Begin
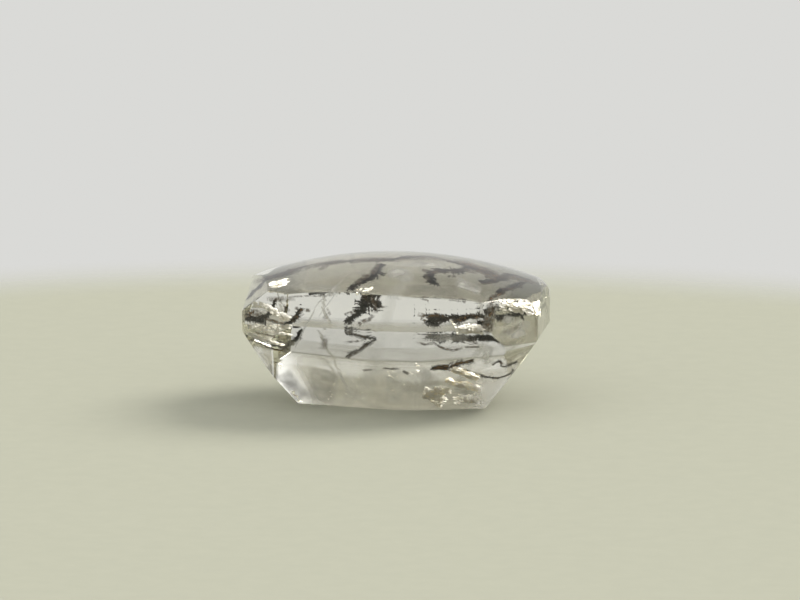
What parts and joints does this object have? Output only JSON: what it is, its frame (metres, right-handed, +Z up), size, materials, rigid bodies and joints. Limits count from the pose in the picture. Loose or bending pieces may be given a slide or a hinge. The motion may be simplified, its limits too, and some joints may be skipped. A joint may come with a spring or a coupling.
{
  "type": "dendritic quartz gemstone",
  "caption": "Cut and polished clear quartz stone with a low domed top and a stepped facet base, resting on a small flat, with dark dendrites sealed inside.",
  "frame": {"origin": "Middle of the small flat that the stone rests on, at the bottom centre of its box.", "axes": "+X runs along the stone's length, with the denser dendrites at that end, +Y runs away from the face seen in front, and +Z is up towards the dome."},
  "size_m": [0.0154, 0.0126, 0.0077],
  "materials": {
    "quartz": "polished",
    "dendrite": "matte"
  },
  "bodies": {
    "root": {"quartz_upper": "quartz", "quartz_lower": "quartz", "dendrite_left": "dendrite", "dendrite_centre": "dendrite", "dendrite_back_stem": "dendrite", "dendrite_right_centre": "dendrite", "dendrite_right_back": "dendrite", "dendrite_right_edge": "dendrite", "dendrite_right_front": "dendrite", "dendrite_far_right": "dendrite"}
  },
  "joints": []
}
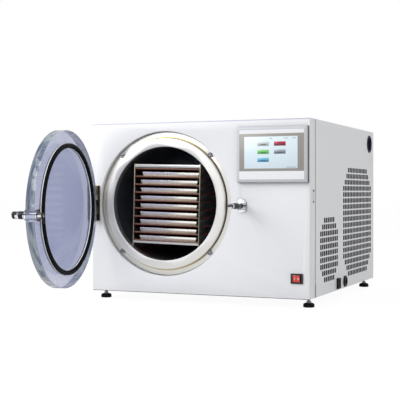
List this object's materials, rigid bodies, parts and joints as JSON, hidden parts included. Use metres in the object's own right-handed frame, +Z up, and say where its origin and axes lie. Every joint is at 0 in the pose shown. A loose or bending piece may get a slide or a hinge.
End
■ GIVEN REQUEST
Extract all of the data shown above without alteration.

■ TASK SOLUTION
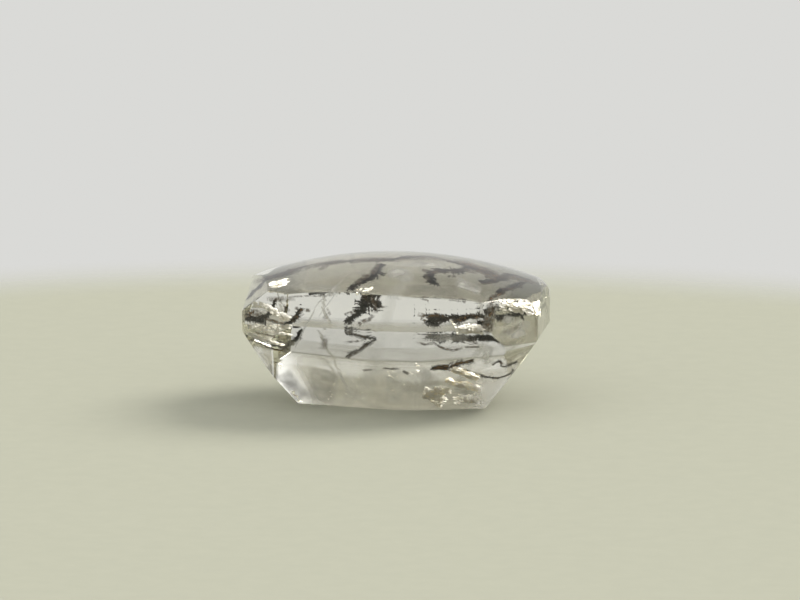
What parts and joints does this object have? Output only JSON: what it is, its frame (metres, right-handed, +Z up), size, materials, rigid bodies and joints. Limits count from the pose in the picture. Loose or bending pieces may be given a slide or a hinge. The motion may be simplified, its limits too, and some joints may be skipped. A joint may come with a spring or a coupling.
{
  "type": "dendritic quartz gemstone",
  "caption": "Cut and polished clear quartz stone with a low domed top and a stepped facet base, resting on a small flat, with dark dendrites sealed inside.",
  "frame": {"origin": "Middle of the small flat that the stone rests on, at the bottom centre of its box.", "axes": "+X runs along the stone's length, with the denser dendrites at that end, +Y runs away from the face seen in front, and +Z is up towards the dome."},
  "size_m": [0.0154, 0.0126, 0.0077],
  "materials": {
    "quartz": "polished",
    "dendrite": "matte"
  },
  "bodies": {
    "root": {"quartz_upper": "quartz", "quartz_lower": "quartz", "dendrite_left": "dendrite", "dendrite_centre": "dendrite", "dendrite_back_stem": "dendrite", "dendrite_right_centre": "dendrite", "dendrite_right_back": "dendrite", "dendrite_right_edge": "dendrite", "dendrite_right_front": "dendrite", "dendrite_far_right": "dendrite"}
  },
  "joints": []
}
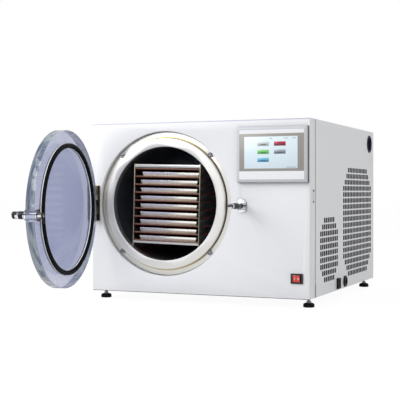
List this object's materials, rigid bodies, parts and joints as JSON, hidden parts included. Use metres in the object's own right-handed frame, +Z up, and say where its origin and axes lie. Every joint is at 0 in the pose shown. A loose or bending piece may get a slide or a hinge.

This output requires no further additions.